No julgamento da ADI 4.650 já deram os seus votos quatro ministros, todos favoráveis ao pedido feito pela Ordem dos Advogados do Brasil para que seja declarada a inconstitucionalidade dos preceitos arguidos. São merecedoras de destaque algumas observações dos ministros do Supremo Tribunal Federal que participam do julgamento. Entre estas encontra-se a afirmação de que permitir o financiamento de campanhas por pessoas jurídicas é conceder às empresas, que não têm direito a voto, uma forma alternativa e eficaz de participar do processo. Ressaltou-se também que o exercício dos direitos políticos é incompatível com as contribuições políticas de pessoas jurídicas, havendo grande distância entre uma empresa defender causas políticas, como direitos humanos, e sua participação no processo político, investindo valores vultosos em campanhas, o que é  contrário à essência do regime democrático, pois implica a degeneração da representação pela influência do poder econômico. Ponderou-se, ainda, que a contribuição das empresas  para campanhas e partidos pode exercer uma influência negativa e perniciosa sobre os pleitos,  comprometendo a normalidade e legitimidade do processo eleitoral e a independência dos representantes.  

Ao que tudo indica, o pedido de declaração de inconstitucionalidade feito pela Ordem dos Advogados deverá ter decisão favorável na Suprema Corte, pois bastam mais dois votos reconhecendo a inconstitucionalidade para que essa posição seja vencedora. Como é mais do que óbvio, entre os que têm interesse direto e imediato na aplicação dos dispositivos legais questionados na ADI 4.650 estão parlamentares que exercem mandato no Congresso Nacional e que, a par disso, são dirigentes partidários. E eles jamais deram ou darão apoio a iniciativas moralizadoras do sistema eleitoral que afetem o seu interesse no recebimento daqueles financiamentos.

Foram dadas a público, recentemente, declarações de parlamentares afirmando que decidir-se sobre a constitucionalidade dos preceitos legais questionados o Supremo Tribunal Federal estará invadindo a esfera exclusiva do Poder Legislativo. Essa alegação é juridicamente absurda, pois a Constituição estabelece, no artigo 102, que compete precipuamente ao Supremo Tribunal a guarda da Constituição, dispondo expressamente, no inciso I desse artigo, que compete ao Supremo Tribunal Federal «processar e julgar, originariamente : a) a ação direta de inconstitucionalidade de lei ou ato normativo federal.

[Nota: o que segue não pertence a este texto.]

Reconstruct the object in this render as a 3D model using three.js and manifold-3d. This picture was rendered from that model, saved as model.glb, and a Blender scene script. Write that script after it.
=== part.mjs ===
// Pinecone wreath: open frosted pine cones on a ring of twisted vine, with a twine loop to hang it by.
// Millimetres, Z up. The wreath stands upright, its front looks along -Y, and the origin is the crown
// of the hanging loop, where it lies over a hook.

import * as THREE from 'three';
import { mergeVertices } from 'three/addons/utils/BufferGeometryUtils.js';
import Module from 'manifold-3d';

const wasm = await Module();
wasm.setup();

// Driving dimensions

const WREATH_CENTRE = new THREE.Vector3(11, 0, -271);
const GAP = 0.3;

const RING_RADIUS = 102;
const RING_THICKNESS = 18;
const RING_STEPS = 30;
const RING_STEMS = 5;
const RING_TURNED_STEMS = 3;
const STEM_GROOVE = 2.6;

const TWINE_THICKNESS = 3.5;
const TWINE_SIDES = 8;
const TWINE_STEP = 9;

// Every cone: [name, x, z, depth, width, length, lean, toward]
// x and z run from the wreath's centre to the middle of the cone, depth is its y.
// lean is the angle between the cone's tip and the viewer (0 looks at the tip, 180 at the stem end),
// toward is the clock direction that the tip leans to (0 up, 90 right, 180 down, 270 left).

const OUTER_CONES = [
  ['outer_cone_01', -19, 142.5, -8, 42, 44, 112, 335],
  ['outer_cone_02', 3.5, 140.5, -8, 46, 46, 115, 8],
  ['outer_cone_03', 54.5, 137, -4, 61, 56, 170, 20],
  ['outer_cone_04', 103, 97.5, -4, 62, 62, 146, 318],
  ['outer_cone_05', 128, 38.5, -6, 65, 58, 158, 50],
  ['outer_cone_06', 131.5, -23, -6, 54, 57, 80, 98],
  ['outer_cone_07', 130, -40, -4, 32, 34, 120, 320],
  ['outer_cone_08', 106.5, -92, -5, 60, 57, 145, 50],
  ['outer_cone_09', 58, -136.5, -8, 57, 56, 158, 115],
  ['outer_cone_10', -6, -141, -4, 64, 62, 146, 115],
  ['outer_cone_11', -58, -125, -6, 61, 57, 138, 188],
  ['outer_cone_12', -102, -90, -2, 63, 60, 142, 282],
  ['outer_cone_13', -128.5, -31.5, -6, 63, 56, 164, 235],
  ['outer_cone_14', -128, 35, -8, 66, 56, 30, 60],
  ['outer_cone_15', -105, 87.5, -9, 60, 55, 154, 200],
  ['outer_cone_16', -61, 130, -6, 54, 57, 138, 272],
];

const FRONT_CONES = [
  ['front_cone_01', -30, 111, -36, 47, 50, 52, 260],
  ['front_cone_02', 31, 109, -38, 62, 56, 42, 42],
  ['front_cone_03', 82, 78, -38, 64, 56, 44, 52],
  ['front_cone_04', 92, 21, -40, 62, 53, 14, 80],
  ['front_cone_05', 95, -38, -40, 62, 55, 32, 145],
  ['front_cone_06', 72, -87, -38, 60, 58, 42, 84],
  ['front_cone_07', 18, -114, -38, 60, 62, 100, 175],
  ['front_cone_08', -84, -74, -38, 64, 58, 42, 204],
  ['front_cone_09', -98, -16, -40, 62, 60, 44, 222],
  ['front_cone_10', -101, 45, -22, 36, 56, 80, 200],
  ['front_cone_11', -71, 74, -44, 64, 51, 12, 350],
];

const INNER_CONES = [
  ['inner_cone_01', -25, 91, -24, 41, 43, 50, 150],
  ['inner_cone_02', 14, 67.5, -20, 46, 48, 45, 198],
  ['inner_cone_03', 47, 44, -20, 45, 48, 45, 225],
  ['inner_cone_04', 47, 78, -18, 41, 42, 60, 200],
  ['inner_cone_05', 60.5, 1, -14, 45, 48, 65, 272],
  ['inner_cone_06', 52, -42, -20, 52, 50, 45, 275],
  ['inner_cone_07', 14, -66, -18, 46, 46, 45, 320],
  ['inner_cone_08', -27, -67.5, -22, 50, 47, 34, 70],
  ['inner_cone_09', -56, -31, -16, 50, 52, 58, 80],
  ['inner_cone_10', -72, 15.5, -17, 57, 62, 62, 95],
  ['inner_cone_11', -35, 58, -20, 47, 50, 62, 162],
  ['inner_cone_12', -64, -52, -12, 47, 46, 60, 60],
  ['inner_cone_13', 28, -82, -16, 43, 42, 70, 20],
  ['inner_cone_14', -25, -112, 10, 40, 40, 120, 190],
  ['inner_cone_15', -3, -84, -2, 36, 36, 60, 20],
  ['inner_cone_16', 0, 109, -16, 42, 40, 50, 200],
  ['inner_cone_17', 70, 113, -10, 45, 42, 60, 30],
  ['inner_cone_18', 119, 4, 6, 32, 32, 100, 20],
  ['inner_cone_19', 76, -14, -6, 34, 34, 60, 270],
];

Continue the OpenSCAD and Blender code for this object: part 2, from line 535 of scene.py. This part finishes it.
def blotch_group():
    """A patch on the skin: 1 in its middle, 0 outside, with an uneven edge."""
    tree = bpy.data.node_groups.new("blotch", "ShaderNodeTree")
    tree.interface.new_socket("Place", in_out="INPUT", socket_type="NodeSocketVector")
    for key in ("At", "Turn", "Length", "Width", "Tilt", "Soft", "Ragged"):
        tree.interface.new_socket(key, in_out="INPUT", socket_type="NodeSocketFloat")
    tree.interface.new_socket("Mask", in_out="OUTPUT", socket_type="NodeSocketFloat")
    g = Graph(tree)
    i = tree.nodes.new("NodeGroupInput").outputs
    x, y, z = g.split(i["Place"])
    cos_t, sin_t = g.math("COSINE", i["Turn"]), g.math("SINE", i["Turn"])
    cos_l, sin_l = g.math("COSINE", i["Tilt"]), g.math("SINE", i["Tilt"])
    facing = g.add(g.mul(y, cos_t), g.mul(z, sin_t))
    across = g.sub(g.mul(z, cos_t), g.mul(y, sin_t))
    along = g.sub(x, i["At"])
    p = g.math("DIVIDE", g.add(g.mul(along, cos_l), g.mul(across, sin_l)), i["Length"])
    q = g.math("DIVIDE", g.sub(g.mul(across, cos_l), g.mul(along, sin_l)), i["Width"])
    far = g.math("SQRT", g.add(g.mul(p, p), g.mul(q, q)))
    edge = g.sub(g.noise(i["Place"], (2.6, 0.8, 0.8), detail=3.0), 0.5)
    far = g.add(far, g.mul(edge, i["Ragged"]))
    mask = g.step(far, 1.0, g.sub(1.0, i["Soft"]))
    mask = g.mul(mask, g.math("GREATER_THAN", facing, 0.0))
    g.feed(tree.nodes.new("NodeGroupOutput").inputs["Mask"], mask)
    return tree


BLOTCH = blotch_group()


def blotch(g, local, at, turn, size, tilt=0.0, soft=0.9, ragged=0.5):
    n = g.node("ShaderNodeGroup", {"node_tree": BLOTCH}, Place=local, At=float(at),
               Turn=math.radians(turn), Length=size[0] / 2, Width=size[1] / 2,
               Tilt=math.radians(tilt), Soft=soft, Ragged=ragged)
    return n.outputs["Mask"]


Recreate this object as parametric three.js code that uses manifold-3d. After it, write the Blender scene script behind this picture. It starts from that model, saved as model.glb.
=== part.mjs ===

Assim, do ponto de vista jurídico-constitucional, a declaração de inconstitucionalidade daqueles dispositivos será absolutamente perfeita, e aqueles dispositivos legais perderão imediatamente a eficácia jurídica e não poderão mais ser aplicados. Tal decisão deverá ter aplicação imediata, para aperfeiçoamento das práticas políticas, em benefício da cidadania brasileira.